Team training Always be learning and always be training, the D-Day campaign saw rehearsals of every single stage prior to execution.  As mentioned above, once a mission is completed, one of the most important elements in the debrief is the discussion of lessons learned. What are we going to take away from this operation to help us improve as a team and always develop as an organisation?  The most successful companies are often the most innovative.  So how do they become innovative? They do so by encouraging and supporting growth, providing resources for constant learning, and rewarding creativity.  People succeed when they are inspired and excited to come to work, and given the skills for growth.

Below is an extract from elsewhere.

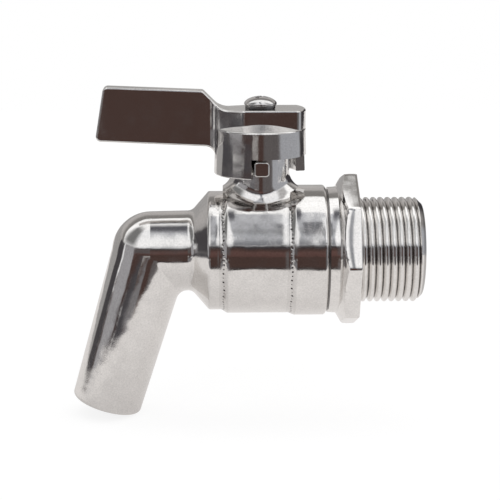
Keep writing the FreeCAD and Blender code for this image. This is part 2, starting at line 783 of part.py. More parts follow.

The success of any military unit, sports team or business doesn’t just come from great leadership and management, it comes from the alliance, connectivity and contribution of the individual team members, working in a collaborative environment. The D-Day landings showed this in circumstances that most of us are unlikely to experience.

For me it was the camaraderie and sheer selflessness in the veterans that gave me a new definition of teamwork: selfless acts towards a common goal. Selflessness is perhaps the most important element for an individual in a team.  Once individuals act selflessly, the goals of the team are within reach. Not bad principles for a business.